Sunday, March 08, 2009

Losing millions, but keeping faith in NGOs?

This is just a brief note about a talk on the European Movement in Latvia, an NGO (Non-Governmental Organization). Andris Gobiņš, the young, German-born Latvian head of the organization (therefore also a former exile community member) mentioned how several million (EUR or LVL) in European Union (EU) funds had been blocked or hindered from distribution in Latvia. It seems that the Latvian authorities told applicants that they could not request or spend money for accounting and administrative costs related to any EU funds they would get.
This, it turned out, was untrue, as Gobiņš found out simply by calling the appropriate EU officials in Brussels. This means that Latvian officials in charge of EU funds distribution and/or informing applicants were either ignorant or willfully lying. The liar and/or ignorant moron was a named official of the Latvian Ministry of Economics.

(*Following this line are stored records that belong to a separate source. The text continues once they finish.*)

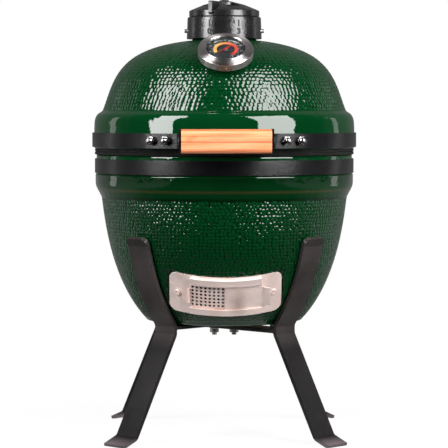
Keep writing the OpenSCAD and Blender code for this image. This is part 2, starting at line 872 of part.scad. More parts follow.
// Flat bar from one leg's knee to the opposite one's, with its two bolt holes
module cross_bar(a, z) {
    half = knee_r - strap_t / 2;
    difference() {
        rotate([0, 0, a]) translate([-half, -strap_w / 2, z]) cube([2 * half, strap_w, bar_t]);
        for (side = [-1, 1])
            translate([side * cross_bolt_x, 0, z - 1]) cylinder(r = hole_r, h = 20);
    }
}

module cross_bar_lower() color("#3a3130") cross_bar(corners[1], cross_z);

module cross_bar_upper() color("#3a3130") {
    sink_t = 3;
    difference() {
        cross_bar(corners[0], cross_z + bar_t);
        for (side = [-1, 1])
            translate([side * cross_bolt_x, 0, bowl_bottom_z - sink_t])
                cylinder(r1 = hole_r, r2 = hole_r + sink_t, h = sink_t + eps);
    }
}

// Countersunk bolts, flush with the top of the upper bar
module cross_bolts() color("silver")
    for (side = [-1, 1]) translate([side * cross_bolt_x, 0, 0]) {
        translate([0, 0, 124]) cylinder(r = bolt_r, h = bowl_bottom_z - 124 - 0.2);
        translate([0, 0, bowl_bottom_z - 3.2]) cylinder(r1 = bolt_r, r2 = bolt_r + 3, h = 3);
    }

module cross_washers() color("silver")
    for (side = [-1, 1]) translate([side * cross_bolt_x, 0, cross_z - 1.4]) difference() {
        cylinder(r = 6, h = 1.4);
        translate([0, 0, -1]) cylinder(r = hole_r, h = 4);
    }

module cross_nuts() color("silver")
    for (side = [-1, 1]) translate([side * cross_bolt_x, 0, cross_z - 1.4 - 5]) plain_nut(5);

base_bowl();
base_gasket();
base_band();
firebox();
fire_ring();
charcoal_grate();
cooking_grid();
draft_frame();
draft_frame_screws();
draft_door();
draft_screen();
leg_front_right();
leg_back_right();
leg_back_left();
leg_front_left();
cross_bar_upper();
cross_bar_lower();
cross_bolts();
cross_washers();
cross_nuts();
hinge_base_bracket();
hinge_base_bolts();
hinge_base_nuts();
hinge_pin();
hinge_pin_clip();
lid_dome();
lid_gasket();
lid_band();
handle_bar();
handle_bracket_left();
handle_bracket_right();
handle_bolts();
handle_nuts();
handle_end_screws();
hinge_lid_bracket();
hinge_lid_bolts();
hinge_lid_nuts();
vent_base();
vent_set_screws();
vent_disc();
vent_cap();
vent_pivot_bolt();
vent_cap_nut();
thermometer_case();
thermometer_bezel();
thermometer_dial();
thermometer_glass();
thermometer_stem();
thermometer_nut();
thermometer_needle();
thermometer_spindle();
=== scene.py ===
"""Looks of a compact ceramic kamado grill on a strap-steel stand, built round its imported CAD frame.

Metres, +Z up, front towards -Y, as in the frame. The CAD nodes keep their shapes and get node
materials and softened edges. Finer meshes replace the bowl, the lid, the two gaskets and the
thermometer's bezel. The dial's print, the vent's scale and four weld beads are added.
"""

import math
import random

import bmesh
import bpy
import numpy as np
from mathutils import Matrix, Vector, kdtree


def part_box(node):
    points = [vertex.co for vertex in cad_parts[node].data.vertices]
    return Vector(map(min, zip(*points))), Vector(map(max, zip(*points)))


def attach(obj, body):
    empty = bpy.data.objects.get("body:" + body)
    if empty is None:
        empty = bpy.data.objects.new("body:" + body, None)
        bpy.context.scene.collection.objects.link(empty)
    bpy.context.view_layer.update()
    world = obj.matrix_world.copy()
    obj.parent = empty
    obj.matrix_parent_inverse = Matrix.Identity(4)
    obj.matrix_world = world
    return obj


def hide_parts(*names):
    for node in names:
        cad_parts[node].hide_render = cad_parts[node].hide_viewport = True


MM = 0.001
SEED = 11

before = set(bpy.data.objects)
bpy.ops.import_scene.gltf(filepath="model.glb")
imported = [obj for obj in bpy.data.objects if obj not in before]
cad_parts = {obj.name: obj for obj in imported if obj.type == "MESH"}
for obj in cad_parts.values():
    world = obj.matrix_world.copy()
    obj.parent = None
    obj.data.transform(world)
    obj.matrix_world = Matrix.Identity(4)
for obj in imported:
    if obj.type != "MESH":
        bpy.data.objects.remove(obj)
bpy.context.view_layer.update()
scene = bpy.context.scene
scene.view_settings.view_transform = "Standard"


# ---- Sizes: from the frame where it has them, otherwise as in the CAD source ----

LID_LOW, LID_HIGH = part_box("lid_dome")
BOWL_LOW, BOWL_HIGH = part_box("base_bowl")
LID_R = LID_HIGH.x
WALL = 20 * MM
BOWL_CURVE = np.array([[155.5, 300], [150, 251], [138, 181], [92, 138]]) * MM
DOME_CURVE = np.array([[155, 405], [139.5, 451], [134.5, 486], [47, 496.7]]) * MM
BASE_RIM_R = LID_R - 3.2 * MM
GASKET_WIDTH = 16 * MM
FLOOR_Z = 166 * MM
NECK_R = 40 * MM
CHIMNEY_R = 30 * MM
DOME_UNDER_Z = 477 * MM

# The draft door's own space: its Z axis is the line that the slides turn round
DOOR_AXIS_Z = 244.2 * MM
DOOR_TILT = math.radians(27)
DOOR_SPACE = Matrix.Translation((0, 0, DOOR_AXIS_Z)) @ Matrix.Rotation(DOOR_TILT, 4, "X")
SEAT_R = 137 * MM
SEAT_HALF_ANGLE = math.asin(0.5) + math.radians(0.5)

# The thermometer's own space: its Z axis leaves the dome at a right angle
GAUGE_TILT = math.radians(36.4)
GAUGE_SPACE = Matrix.Translation((0, -118 * MM, 475 * MM)) @ Matrix.Rotation(GAUGE_TILT, 4, "X")
DIAL_FACE = 9.02 * MM

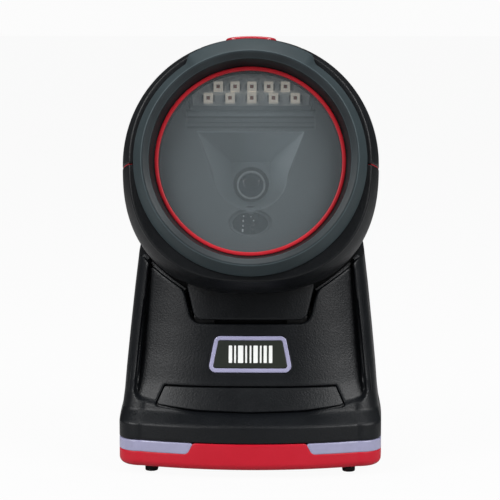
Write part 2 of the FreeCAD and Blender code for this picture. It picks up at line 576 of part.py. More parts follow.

This, it seems, is typical of the way things are done almost 18 years after this country regained its independence. Many of those seeking to improve their business conditions or lives with EU funding lack the language skills and self-confidence to pick up the phone to Brussels (even though there are hundreds of Latvians there, working for European institutions and most not in collusion with corrupt, ignorant or lying Latvian government officials). Good that Gobiņš found out the truth on at least one issue.
However, this really doesn't change the overall picture of a state apparatus(that which persists when governments change) and a series of governments that have been overeager to adapt, apply and even invent EU rules and standards, then to be ignorant (out of incompetance or corruption) of what the EU really wants. This is just one example.
Both Gobiņš and Rasma Kārkliņa (a German-Latvian political scientist who spent a long time in the US) believe that the increasing activity of NGOs is a good sign. Kārkliņa published an article in the daily Diena and its website to this effect. Certainly, there is some support in statistics over the past few years for this assumption. But I don't believe that the political elite, which has been little influenced by the activities of society over the past 17 years, is going to suddenly change, get smarter, stop lying.
As I said during the discussion following Gobinš informal talk, the only thing that briefly gets the attention of Latvian politicians is a paving stone breaking a window. Not a way to effect real change considering the historical evidence of unintended and disastrous consequences for riots, uprisings (remember 1905) and revolutions. 
Unfortunately, it appears that more street disorders are inevitable as the warm weather approaches and the country spirals down toward state bankruptcy and societal cluelessness despite the uptick in NGO activities.